Places you won’t need to add a seam allowance:
- Seams marked with ‘Cut on the Fold’
- Hem lines as these usually require hem allowances
- To the outer edges of a facing
Something to note is that a seam allowance int usually added to a hem, a hem allowance is. But I will go over this in the next steps.
Step 4: How to Add a Hem Allowance
Hem allowance is the same concept as a seam allowance expect its added along the hem line.
Hems can often be 1cm, 2cm or 4cm wide. It just depends on the type of hem finishing.
Sometimes hem allowances will need to be trued depending on the angle of a pattern piece.
An example of this is the bottom of tapered pants or sleeves.
The hem edge is narrower so when adding a hem allowance it will need to be fold up to add extra width on either side as the angle is wider higher up the pattern.
Once the seam and hem allowances have been added to the sewing patterns they can be cut out. Make sure to cut around the outer line not the original markings.
Tip: Mark the seam allowances with a coloured marker so you know what lines to cut out when you are learning.
How to Sew the Correct Seam Allowance?
On the sewing machine plate there are lots of little lines that are marked either ¼”, ½”, 1” or 10mm, 12mm 15mm.
These are measurement guides so you can sew the correct seam allowance width without needing to mark the fabric.

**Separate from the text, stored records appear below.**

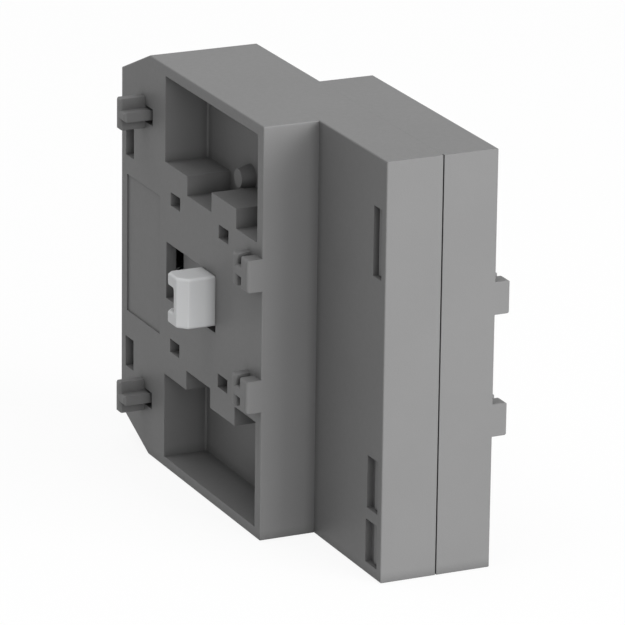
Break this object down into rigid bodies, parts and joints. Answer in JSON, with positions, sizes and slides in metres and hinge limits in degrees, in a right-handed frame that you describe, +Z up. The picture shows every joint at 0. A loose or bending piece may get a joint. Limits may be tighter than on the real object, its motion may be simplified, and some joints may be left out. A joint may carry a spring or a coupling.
{
  "type": "mechanical interlock",
  "caption": "Mechanical interlock that hooks between neighbouring contactors of different depth, with sliding noses joined by an inner rocker so that both never pull in together.",
  "frame": {"origin": "middle of the underside's bounding box", "axes": "+Z up, -Y the front, where the contactors' fronts are, +X the right side"},
  "size_m": [0.0536, 0.106, 0.09],
  "materials": {
    "housing_plastic": "fine textured moulding",
    "ground_steel": "ground",
    "washer_steel": "stamped",
    "spring_steel": "drawn wire",
    "slide_plastic": "smooth moulding",
    "nose_plastic": "smooth satin moulding",
    "bush_bronze": "sintered",
    "sleeve_plastic": "turned"
  },
  "bodies": {
    "housing": {"left_housing": "housing_plastic", "right_housing": "housing_plastic", "rear_cover": "housing_plastic", "pivot_pin": "ground_steel", "left_guide_rod": "ground_steel", "right_guide_rod": "ground_steel", "lower_washer": "washer_steel", "upper_washer": "washer_steel", "return_spring": "spring_steel"},
    "left_carriage": {"left_slide": "slide_plastic", "left_nose": "nose_plastic"},
    "right_carriage": {"right_slide": "slide_plastic", "right_nose": "nose_plastic"},
    "rocking_lever": {"rocker": "slide_plastic", "pivot_bush": "bush_bronze", "left_drive_pin": "ground_steel", "right_drive_pin": "ground_steel", "left_drive_sleeve": "sleeve_plastic", "right_drive_sleeve": "sleeve_plastic", "left_sleeve_clip": "washer_steel", "right_sleeve_clip": "washer_steel"}
  },
  "joints": [
    {"name": "left_travel", "type": "slide", "parent": "housing", "child": "left_carriage", "axis": [0, 1, 0], "range_m": [0, 0.008], "stiffness_N_per_m": 60, "springref_m": -0.004, "deforming": ["return_spring"]},
    {"name": "right_travel", "type": "slide", "parent": "housing", "child": "right_carriage", "axis": [0, 1, 0], "range_m": [-0.008, 0]},
    {"name": "rocker_pivot", "type": "hinge", "parent": "housing", "child": "rocking_lever", "pos_m": [0, -0.0075, 0.045], "axis": [0, 0, 1], "range_deg": [-47, 0]}
  ],
  "couplings": [
    {"joint": "right_travel", "follows": "left_travel", "ratio": -1},
    {"joint": "rocker_pivot", "follows": "left_travel", "rad_per_m": -97.7}
  ]
}
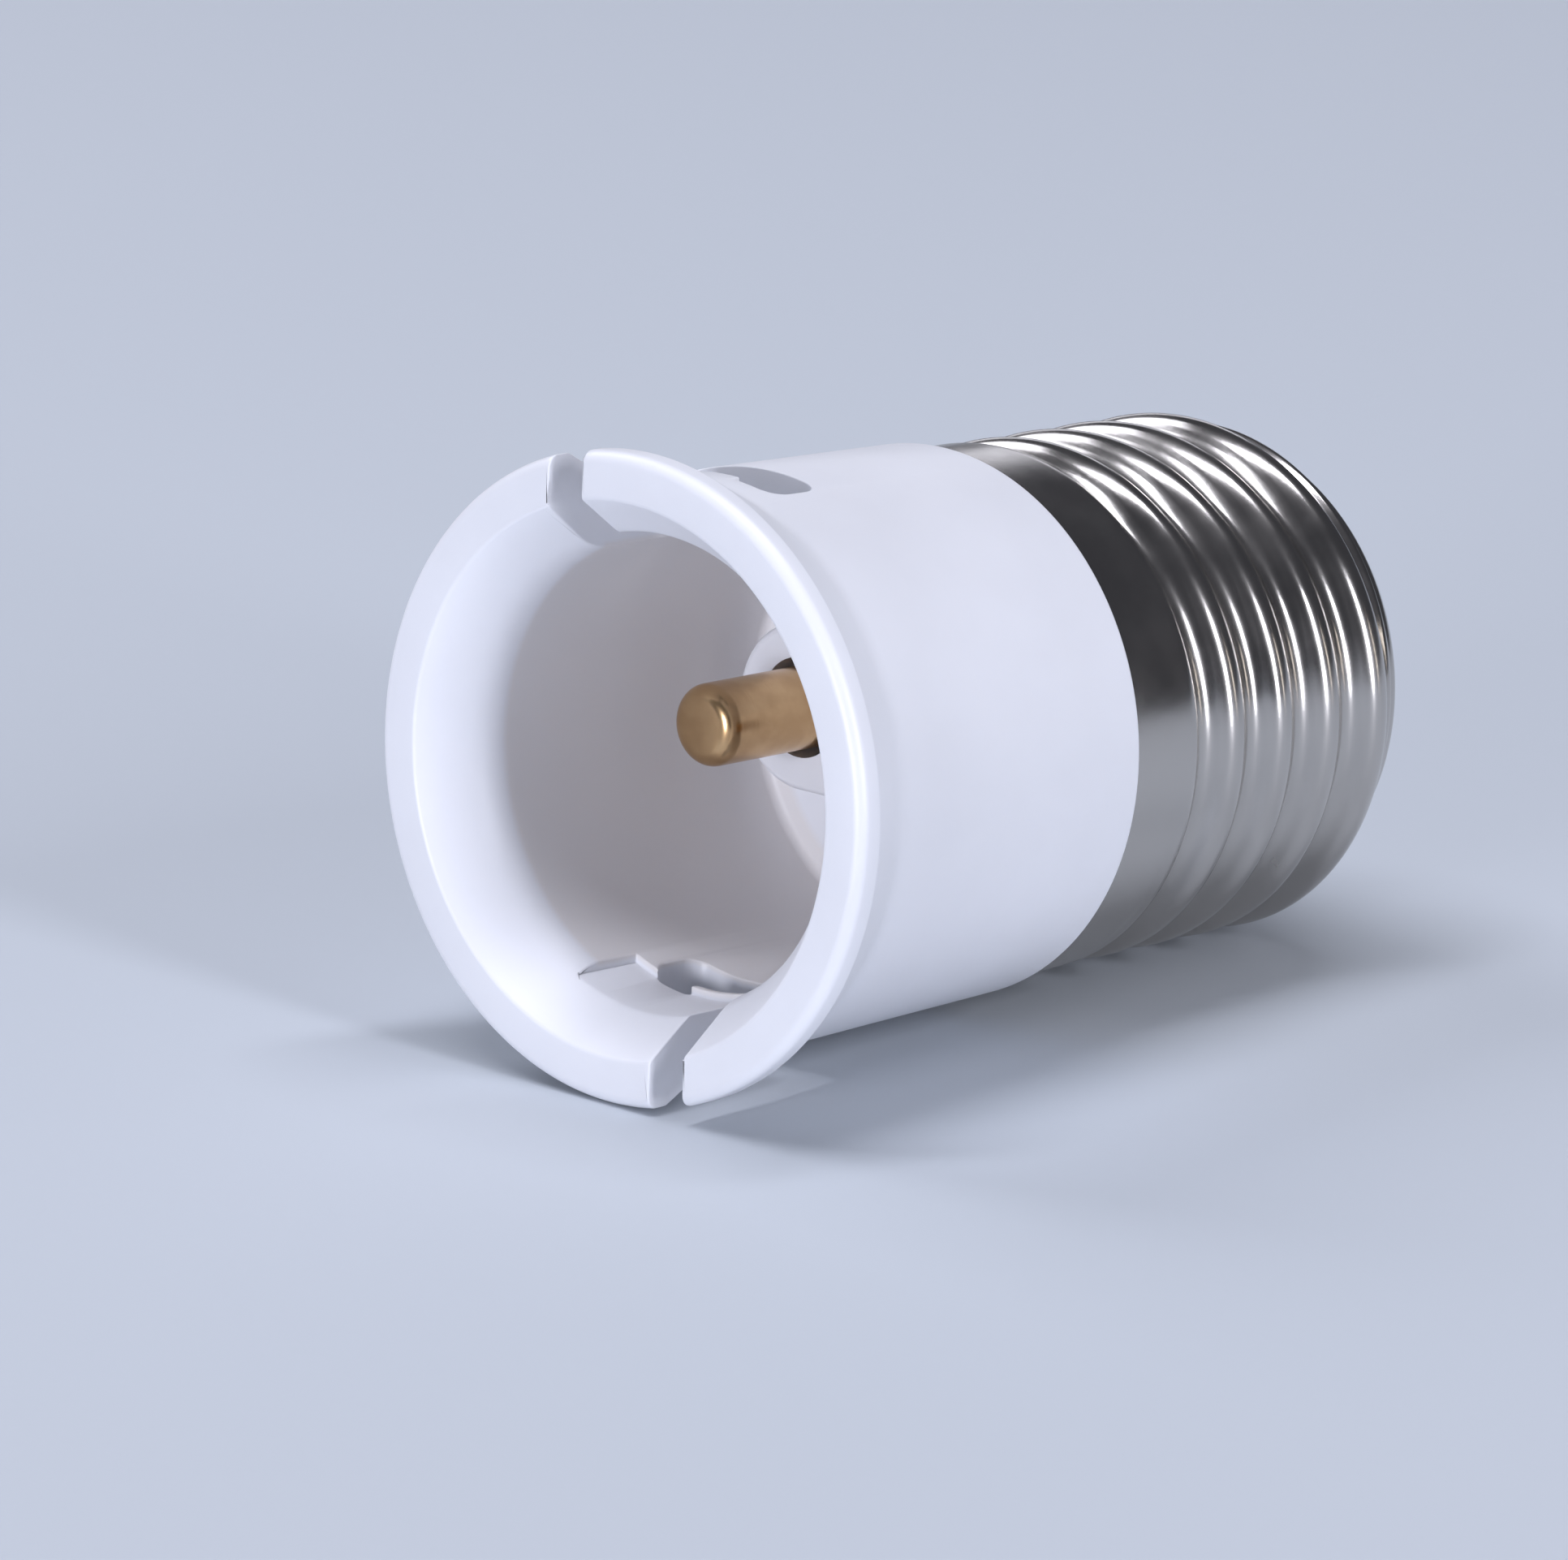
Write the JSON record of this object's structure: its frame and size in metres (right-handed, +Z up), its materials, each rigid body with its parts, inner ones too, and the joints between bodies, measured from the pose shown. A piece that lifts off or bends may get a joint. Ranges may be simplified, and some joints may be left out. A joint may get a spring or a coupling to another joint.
{
  "type": "lamp socket adapter",
  "caption": "Adapter that screws into a 27 mm Edison lampholder and holds a 22 mm two-pin bayonet lamp, with sprung brass contacts in a flared white body.",
  "frame": {"origin": "centre of the base of the bounding box, on the table that the adapter lies on", "axes": "+X from the mouth to the screw shell's end along the adapter's length, +Y to the left of someone looking into the mouth, +Z up; the adapter's own axis leans 3.62 degrees down towards +X, because it rests on its wide rim and its last thread crest"},
  "size_m": [0.0496, 0.0315, 0.0315],
  "materials": {
    "white_pbt": "white PBT moulding, satin",
    "nickel_plate": "bright nickel plate on formed sheet",
    "turned_brass": "turned brass",
    "spring_steel": "drawn spring wire",
    "terminal_brass": "pressed brass sheet",
    "carrier_moulding": "brown phenolic moulding",
    "screw_zinc": "zinc-plated steel",
    "tip_insulator": "black thermoset insulator",
    "contact_nickel": "nickel-plated brass rivet",
    "tinned_copper": "tinned copper wire",
    "sleeving": "woven glass sleeving",
    "solder": "soft solder, dull"
  },
  "bodies": {
    "adapter": {"housing": "white_pbt", "screw_shell": "nickel_plate", "end_insulator": "tip_insulator", "centre_contact": "contact_nickel", "contact_washer": "terminal_brass", "contact_carrier": "carrier_moulding", "spring_left": "spring_steel", "terminal_left": "terminal_brass", "spring_right": "spring_steel", "terminal_right": "terminal_brass", "carrier_screw_top": "screw_zinc", "carrier_screw_bottom": "screw_zinc", "live_wire": "tinned_copper", "live_sleeve": "sleeving", "neutral_wire": "tinned_copper", "neutral_sleeve": "sleeving", "solder_live_tag": "solder", "solder_neutral_tag": "solder", "solder_centre": "solder", "solder_shell": "solder"},
    "plunger_left": {"plunger_left": "turned_brass"},
    "plunger_right": {"plunger_right": "turned_brass"}
  },
  "joints": [
    {"name": "plunger_left_press", "type": "slide", "parent": "adapter", "child": "plunger_left", "axis": [0.998, 0, -0.0631], "range_m": [0, 0.004], "stiffness_N_per_m": 544, "springref_m": -0.003, "deforming": ["spring_left"]},
    {"name": "plunger_right_press", "type": "slide", "parent": "adapter", "child": "plunger_right", "axis": [0.998, 0, -0.0631], "range_m": [0, 0.004], "stiffness_N_per_m": 544, "springref_m": -0.003, "deforming": ["spring_right"]}
  ]
}
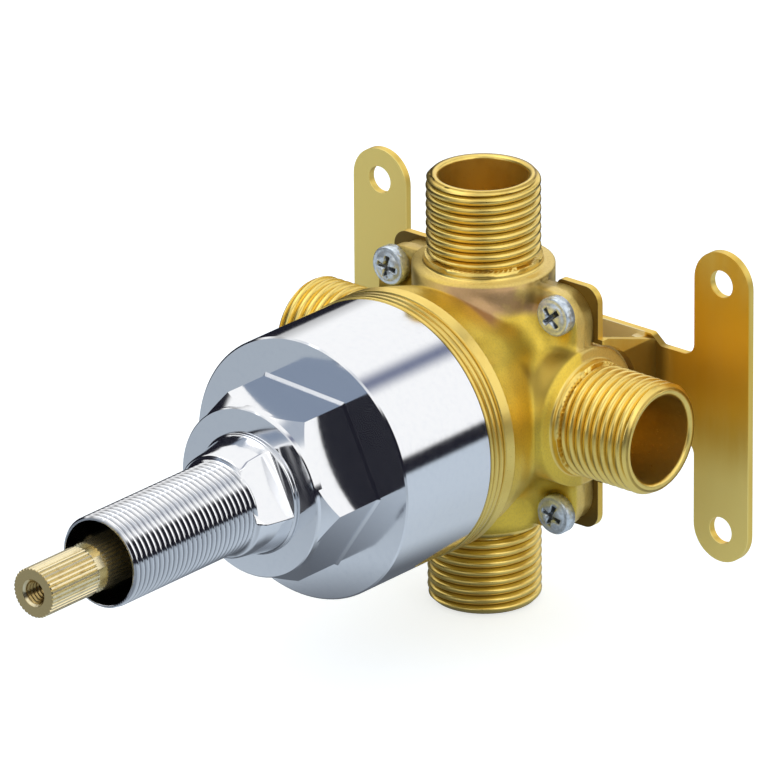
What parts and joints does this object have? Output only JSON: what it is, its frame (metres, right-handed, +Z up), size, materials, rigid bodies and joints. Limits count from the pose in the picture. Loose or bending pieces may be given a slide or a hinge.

Tip: Check the sewing machine needle is positioned in the centre and not to the side as the seam allowance won’t be the right width.
A great way to clearly see the seam allowance is to use washi or electrical tape on the machine plate. I love to do this because it’s sometimes hard to see the marked lines on the sewing machine.
Place the raw edges of the fabric against whatever seam allowance you are sewing with. This will help you sew the right seams around the entire garment.
You can buy a special tool called a seam allowance guide that magnetically sticks to the sewing machine. This helps because the fabric cant sew wider than the width of the guide.
How to Start Sewing
Now that you understand what a seam allowance is you can move onto sewing seams which is a fundamental part of sewing. A post on how to sew seams is on the way!